>> BEGIN

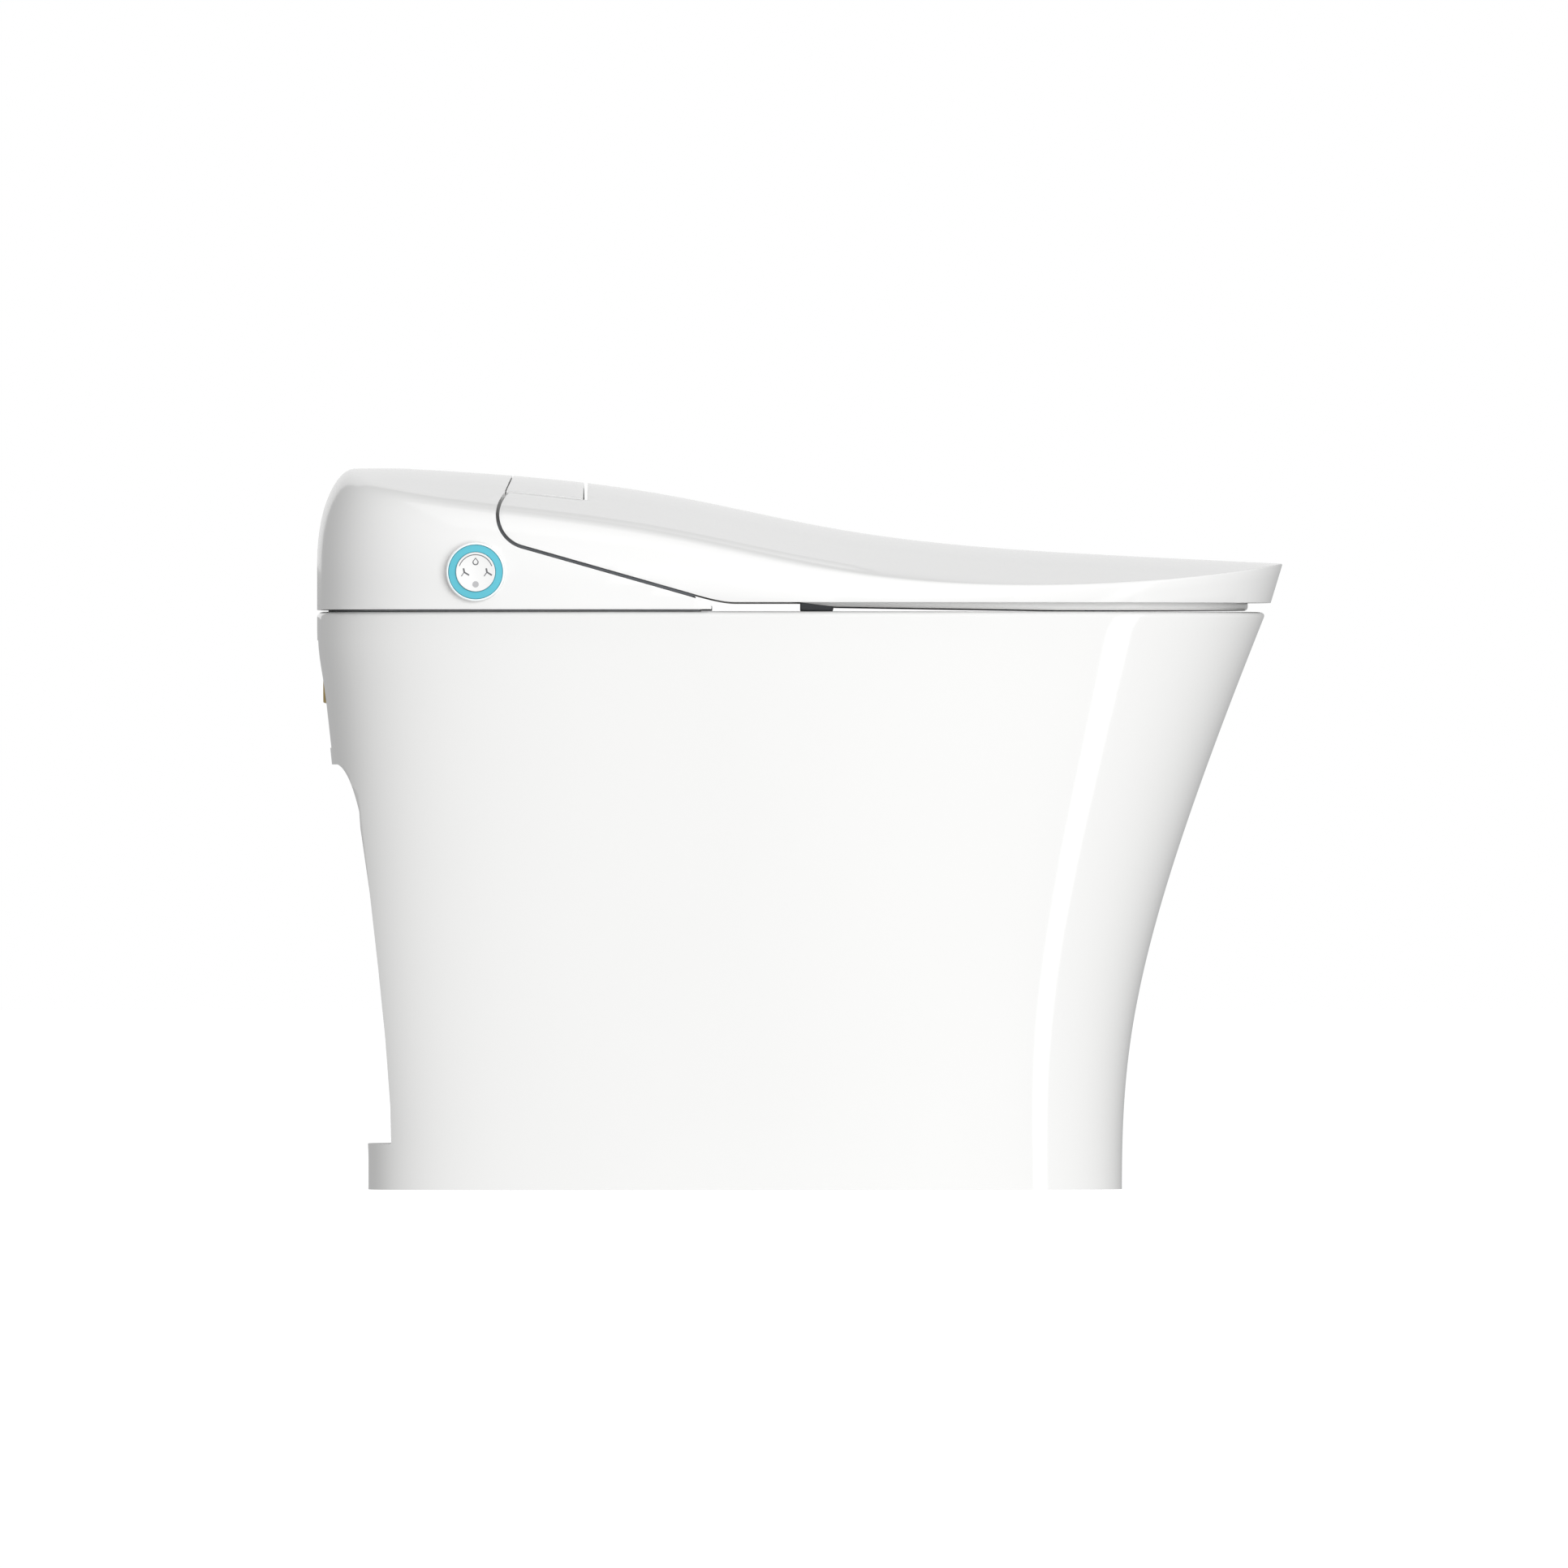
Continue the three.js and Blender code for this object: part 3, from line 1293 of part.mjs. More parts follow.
put('instant_heater', instantHeater(), greyPlastic);
put('dryer_housing', dryerHousing(), darkPlastic);
put('dryer_fan', dryerFan(), linerPlastic);
put('dryer_duct', dryerDuct(), darkPlastic);
put('solenoid_valve', solenoidValve(), brass);
put('deodoriser', deodoriser(), greyPlastic);
const controlParts = [[-118, rear - 92, 9, 9, 3], [-110, rear - 60, 6, 12, 8], [-128, rear - 50, 4, 8, 5]];
const powerParts = [[145, rear - 90, 12, 14, 22], [142, rear - 60, 8, 8, 16]];
put('control_board', board(-140, -96, rear - 114, rear - 36, floorHeight + 2, controlParts), boardGreen);
put('power_board', board(126, 160, rear - 114, rear - 46, floorHeight + 2, powerParts), boardGreen);

const ledStart = -dial.ringFace;
const led = ring('x', [dial.y, dial.z], ledStart, ledStart + 14, dial.ringOuter, dial.ringInner, 32);
put('light_ring', led, lightRing);
put('dial_cap', dialCap(), whitePlastic);
put('dial_stem', dialStem(), steel);
put('dial_encoder', dialEncoder(), darkPlastic);

put('seat_top', seatTop(), whitePlastic);
put('seat_base', seatBase(), whitePlastic);
put('seat_heater', seatHeater(), copperFoil);
for (const [name, x, y] of bumperPlaces) add(`seat_bumper_${name}`, seatBumper(x, y), rubber);

put('lid_shell', lidShell(), whitePlastic);
put('lid_liner', lidLiner(), linerPlastic);
const lidBumperTop = roofHeight(70, front + 50) - lidWall - linerWall - fitGap - 1.2;
for (const [name, x] of [['left', 70], ['right', -70]]) {
  const low = seatBottom(front + 50) + seat.thickness + fitGap;
  put(`lid_bumper_${name}`, rod('z', [x, front + 50], low, lidBumperTop, 6, 16), rubber);
}

export default object;
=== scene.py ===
"""Looks of a one-piece electric bidet toilet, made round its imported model.

Shapes are worked out in millimetres, with +Z up and the front of the toilet towards -Y, and
become metres when a piece is finished. Each sub-assembly is a class that builds and dresses
its own pieces.
"""
import logging
import math
from collections.abc import Sequence
from dataclasses import dataclass, field
from enum import Enum

import bmesh
import bpy
from mathutils import Matrix, Vector


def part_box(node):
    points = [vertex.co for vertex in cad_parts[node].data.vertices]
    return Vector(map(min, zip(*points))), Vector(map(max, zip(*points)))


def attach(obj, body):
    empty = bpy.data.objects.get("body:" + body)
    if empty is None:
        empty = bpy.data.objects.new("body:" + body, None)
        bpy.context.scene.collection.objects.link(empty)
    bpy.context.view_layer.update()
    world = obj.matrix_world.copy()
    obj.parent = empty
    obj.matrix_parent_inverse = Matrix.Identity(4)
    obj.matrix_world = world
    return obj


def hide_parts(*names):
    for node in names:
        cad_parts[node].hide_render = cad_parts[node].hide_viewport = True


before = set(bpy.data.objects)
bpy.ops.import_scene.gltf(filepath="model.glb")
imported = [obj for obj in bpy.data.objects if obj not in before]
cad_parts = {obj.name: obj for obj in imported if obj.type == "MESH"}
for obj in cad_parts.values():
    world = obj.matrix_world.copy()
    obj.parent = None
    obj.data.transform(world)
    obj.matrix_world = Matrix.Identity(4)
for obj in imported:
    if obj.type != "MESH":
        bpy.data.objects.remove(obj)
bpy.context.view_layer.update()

MM = 0.001             # metres in a millimetre
FAR = 1400.0           # reaches past the whole toilet
FIT_GAP = 0.3          # clearance between pieces that fit together
OVERLAP = 0.01         # overlap of shapes that are joined
MERGE = 1e-4           # points nearer than this are one, while a shape is worked on
FINAL_MERGE = 0.02     # the same, on a finished piece
SHORTEST_EDGE = 0.01   # shortest edge of a finished piece

Flat = tuple[float, float]
Place = tuple[float, float, float]
Color = tuple[float, float, float]
SectionPoint = tuple[float | None, float | None, float]

log = logging.getLogger("toilet")


# ---------------------------------------------------------------------------------------------
# Shader maths
# ---------------------------------------------------------------------------------------------


class Value:
    """A shader number that Python expressions can work with."""

    def __init__(self, nodes: "NodeTree", socket: bpy.types.NodeSocket) -> None:
        """Wrap a socket.

        Args:
            nodes: The tree that the socket belongs to.
            socket: An output that gives a number.
        """
        self.nodes = nodes
        self.socket = socket

    def _math(self, operation: str, *inputs: "Value | float") -> "Value":
        """Add one Math node and return its result."""
        node = self.nodes.add("ShaderNodeMath", {"operation": operation}, *inputs)
        return Value(self.nodes, node.outputs[0])

    def __add__(self, other: "Value | float") -> "Value":
        """Sum of two values."""
        return self._math("ADD", self, other)

    __radd__ = __add__

    def __mul__(self, other: "Value | float") -> "Value":
        """Product of two values."""
        return self._math("MULTIPLY", self, other)

    __rmul__ = __mul__

    def __sub__(self, other: "Value | float") -> "Value":
        """This value less another."""
        return self._math("SUBTRACT", self, other)

    def __rsub__(self, other: float) -> "Value":
        """A number less this value."""
        return self._math("SUBTRACT", other, self)

    def __gt__(self, other: "Value | float") -> "Value":
        """One where this value is the greater, else nothing."""
        return self._math("GREATER_THAN", self, other)

    def wave(self) -> "Value":
        """Sine of this value."""
        return self._math("SINE", self)

    def clamped(self) -> "Value":
        """This value held between nothing and one."""
        return self._math("MINIMUM", self._math("MAXIMUM", self, 0.0), 1.0)


class NodeTree:
    """The nodes of one material, with its Principled shader."""

    def __init__(self, name: str) -> None:
        """Start an empty material.

        Args:
            name: The material's name.
        """
        self.material = bpy.data.materials.new(name)
        self.material.use_nodes = True
        self.tree = self.material.node_tree
        self.shader = self.tree.nodes["Principled BSDF"]

    def add(
        self, kind: str, settings: dict | None = None, *inputs: object, **named: object
    ) -> bpy.types.Node:
        """Add a node, set it up and feed its sockets.

        Args:
            kind: The node's type.
            settings: Properties to set before the sockets are fed.
            *inputs: Values or links for the first sockets, in order.
            **named: Values or links by socket name, with _ for a space.

        Returns:
            The new node.
        """
        node = self.tree.nodes.new(kind)
        for key, value in (settings or {}).items():
            setattr(node, key, value)
        for index, value in enumerate(inputs):
            self.feed(node.inputs[index], value)
        for key, value in named.items():
            self.feed(node.inputs[key.replace("_", " ")], value)
        return node

    def feed(self, socket: bpy.types.NodeSocket, value: object) -> None:
        """Link a socket to an output, or set its own value."""
        if isinstance(value, Value):
            self.tree.links.new(value.socket, socket)
        elif isinstance(value, bpy.types.NodeSocket):
            self.tree.links.new(value, socket)
        else:
            socket.default_value = value

    def place(self, stretch: Place = (1, 1, 1)) -> bpy.types.NodeSocket:
        """Object coordinates in metres, stretched."""
        coords = self.add("ShaderNodeTexCoord")
        mapping = self.add("ShaderNodeMapping", None, coords.outputs["Object"])
        mapping.inputs["Scale"].default_value = stretch
        return mapping.outputs["Vector"]

    def axis(self, name: str) -> Value:
        """One object coordinate, in millimetres."""
        split = self.add("ShaderNodeSeparateXYZ", None, self.place())
        return Value(self, split.outputs[name]) * (1 / MM)

    def noise(self, size: float, detail: float = 3.0, stretch: Place = (1, 1, 1)) -> Value:
        """Soft noise from nothing to one.

        Args:
            size: Width of one blotch in millimetres.
            detail: How many finer layers lie on it.
            stretch: Share of the scale along each axis; a small one draws the noise out.

        Returns:
            The noise.
        """
        node = self.add(
            "ShaderNodeTexNoise", None, Vector=self.place(stretch),
            Scale=1 / (size * MM), Detail=detail, Roughness=0.55,
        )
        return Value(self, node.outputs[0])

    def cells(self, size: float) -> Value:
        """Distance to the nearest cell's middle, in cell widths."""
        node = self.add("ShaderNodeTexVoronoi", None, Vector=self.place(), Scale=1 / (size * MM))
        return Value(self, node.outputs["Distance"])

    def mix(self, share: Value, low: object, high: object) -> bpy.types.NodeSocket:
        """Colour between two colours."""
        node = self.add("ShaderNodeMix", {"data_type": "RGBA"})
        self.feed(node.inputs[0], share)
        for socket, value in ((node.inputs[6], low), (node.inputs[7], high)):
            self.feed(socket, (*value, 1.0) if isinstance(value, tuple) else value)
        return node.outputs[2]

    def relief(self, height: Value, depth: float) -> None:
        """Bump the surface by a height, with its depth in millimetres."""
        bump = self.add("ShaderNodeBump", None, Strength=1.0, Distance=depth * MM, Height=height)
        self.feed(self.shader.inputs["Normal"], bump.outputs[0])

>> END

Directions: Extract the first line above and each line after it up to and including the one with "its imported model.", please, exactly and with nothing else.

In response:
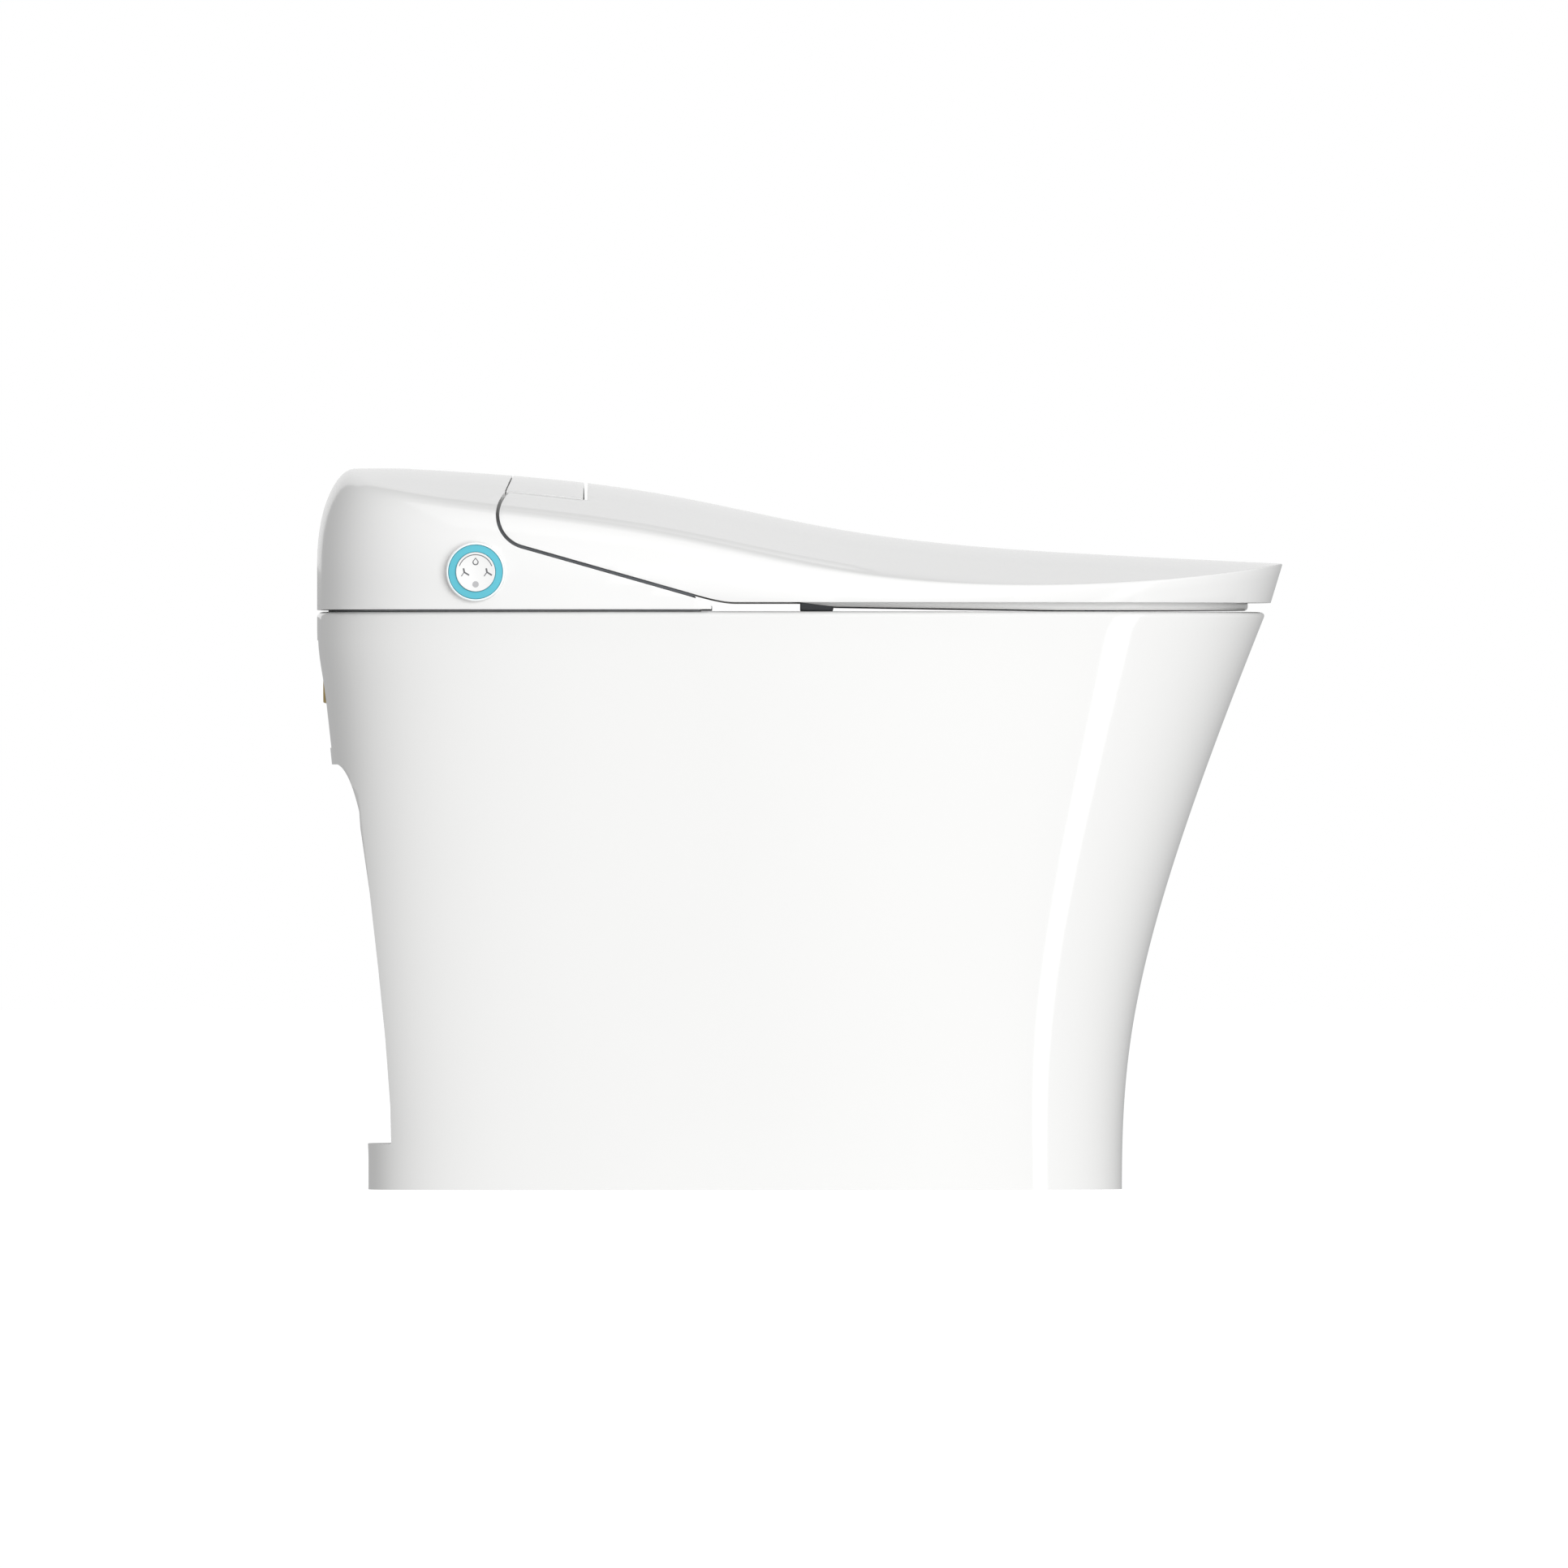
Continue the three.js and Blender code for this object: part 3, from line 1293 of part.mjs. More parts follow.
put('instant_heater', instantHeater(), greyPlastic);
put('dryer_housing', dryerHousing(), darkPlastic);
put('dryer_fan', dryerFan(), linerPlastic);
put('dryer_duct', dryerDuct(), darkPlastic);
put('solenoid_valve', solenoidValve(), brass);
put('deodoriser', deodoriser(), greyPlastic);
const controlParts = [[-118, rear - 92, 9, 9, 3], [-110, rear - 60, 6, 12, 8], [-128, rear - 50, 4, 8, 5]];
const powerParts = [[145, rear - 90, 12, 14, 22], [142, rear - 60, 8, 8, 16]];
put('control_board', board(-140, -96, rear - 114, rear - 36, floorHeight + 2, controlParts), boardGreen);
put('power_board', board(126, 160, rear - 114, rear - 46, floorHeight + 2, powerParts), boardGreen);

const ledStart = -dial.ringFace;
const led = ring('x', [dial.y, dial.z], ledStart, ledStart + 14, dial.ringOuter, dial.ringInner, 32);
put('light_ring', led, lightRing);
put('dial_cap', dialCap(), whitePlastic);
put('dial_stem', dialStem(), steel);
put('dial_encoder', dialEncoder(), darkPlastic);

put('seat_top', seatTop(), whitePlastic);
put('seat_base', seatBase(), whitePlastic);
put('seat_heater', seatHeater(), copperFoil);
for (const [name, x, y] of bumperPlaces) add(`seat_bumper_${name}`, seatBumper(x, y), rubber);

put('lid_shell', lidShell(), whitePlastic);
put('lid_liner', lidLiner(), linerPlastic);
const lidBumperTop = roofHeight(70, front + 50) - lidWall - linerWall - fitGap - 1.2;
for (const [name, x] of [['left', 70], ['right', -70]]) {
  const low = seatBottom(front + 50) + seat.thickness + fitGap;
  put(`lid_bumper_${name}`, rod('z', [x, front + 50], low, lidBumperTop, 6, 16), rubber);
}

export default object;
=== scene.py ===
"""Looks of a one-piece electric bidet toilet, made round its imported model.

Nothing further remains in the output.